Well I use TeamViewer to have my PC connected to, and when I connect to other people's PC. 

Basically, I was wondering if I could get viruses from this? I have strange feelings connecting to my friends comp, and I don't know if I should continue doing so...

Thanks


----------



## Solaris17 (Oct 27, 2008)

SimFreak47 said:


> Well I use TeamViewer to have my PC connected to, and when I connect to other people's PC.
> 
> Basically, I was wondering if I could get viruses from this?

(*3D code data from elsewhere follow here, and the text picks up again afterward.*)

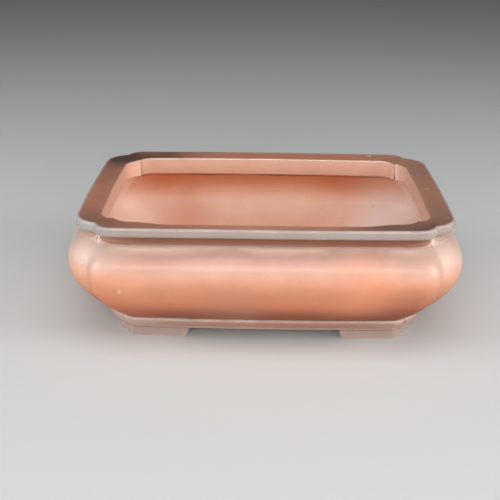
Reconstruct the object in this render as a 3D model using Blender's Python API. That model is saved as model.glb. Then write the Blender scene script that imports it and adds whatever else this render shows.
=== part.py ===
"""Slab-built bonsai pot of unglazed, burnished clay.

The pot is rectangular with an indented lobe at each corner. Its pieces are a floor slab, four bulging
wall slabs, four lip strips with their collar, four base moulding strips and four corner feet. Each ring
of walls, lips and belts is mitred where the two lobes of a corner meet in a valley.

Metres, +Z up. The origin is on the ground under the middle of the pot, and the front faces -Y.
"""

import math
from collections import namedtuple

import bmesh
import bpy

MM = 0.001
GAP = 0.3 * MM                  # between pieces that touch

# Plan size of the lip's outer edge; every other outline is stated as an offset from it
LIP_HALF_LENGTH = 142.5 * MM
LIP_HALF_WIDTH = 106.4 * MM     # where the long edge meets its corner lobes
LONG_EDGE_BOW = 2.2 * MM        # how far the middle of a long edge stands out
SHORT_EDGE_BOW = 0.7 * MM

# Heights
FLOOR_UNDERSIDE = 7.2 * MM      # also the height of the feet
BELT_UNDERSIDE = 10.6 * MM
FLOOR_TOP = 17.2 * MM
BULGE_HEIGHT = 57.7 * MM
COLLAR_BOTTOM = 82.2 * MM       # outside; inside it is a little lower
COLLAR_INNER_BOTTOM = 81.0 * MM
LIP_UNDERSIDE = 89.9 * MM
LIP_OUTER_TOP = 97.0 * MM
LIP_INNER_TOP = 95.0 * MM
WALL_TOP = COLLAR_BOTTOM - GAP
WALL_INNER_TOP = COLLAR_INNER_BOTTOM - GAP
WALL_BOTTOM = FLOOR_TOP + GAP

# Offsets from the lip's outer edge, negative towards the middle of the pot
LIP_INNER = -17.2 * MM
COLLAR_OUTER = -9.5 * MM
SIDE_COLLAR_OUTER = -5.0 * MM   # the lip stands out less on the short sides
WALL_BULGE = 9.9 * MM
WALL_BASE = -20.3 * MM
BELT_FACE = -18.9 * MM
FLOOR_EDGE = -24.3 * MM
FOOT_INNER = -38.5 * MM

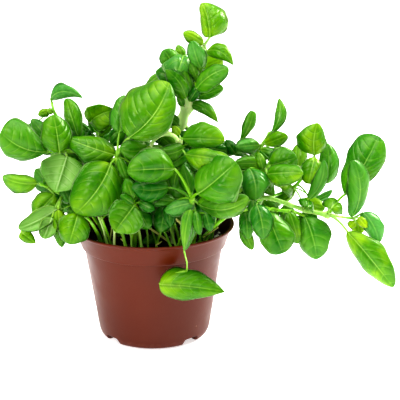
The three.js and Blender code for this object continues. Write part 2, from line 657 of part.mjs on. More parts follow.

I have strange feelings connecting to my friends comp, and I don't know if I should continue doing so...
> 
> Thanks



absolutely if he has a virus any type of remote, direct, usb connection to an infected computer raises your chances of getting infected.


----------



## panchoman (Oct 27, 2008)

i use showmypc, a tightvnc based way of viewing and sharing desktops, and i haven't contracted a virus yet.. remember that if you're only viewing and controlling, you dont actually get anything out of it. though you can give the other guy a virus .. or open up clockgen and fry their pc  BUT if you're using a method where the other person and yourself are transfering files between each other, or are directly connected like with a crossover cable, you have a preety darn good chance.


----------



## SimFreak47 (Oct 27, 2008)

Solaris17 said:


> absolutely if he has a virus any type of remote direct usb any type of connection to an infected computer raises your chances of getting infected.



:X  I think I am gonna tell him to get an anti virus software! 

'aye, thanks!

Panchoman, I don't really like ShowMyPC... personal thing... connecting is helpful when he can't figure out how to do something (extract a zipped folder, extract files into Windows directory, etc...)


----------



## spearman914 (Oct 27, 2008)

Almost any kind of IM can help you get a virus since if you're friend has a virus theres a very high chance your gonna get that too.


----------



## Solaris17 (Oct 27, 2008)

connect to his pc and install an AV


----------



## SimFreak47 (Oct 27, 2008)

Solaris17 said:


> connect to his pc and install an AV


I never thought of that one.


----------



## JrRacinFan (Oct 27, 2008)

If its an app that you need to open a port on your firewall to use, you most certainly can contract a virus on your PC. Hate to say but it is possible, highly unlikely but possible.


----------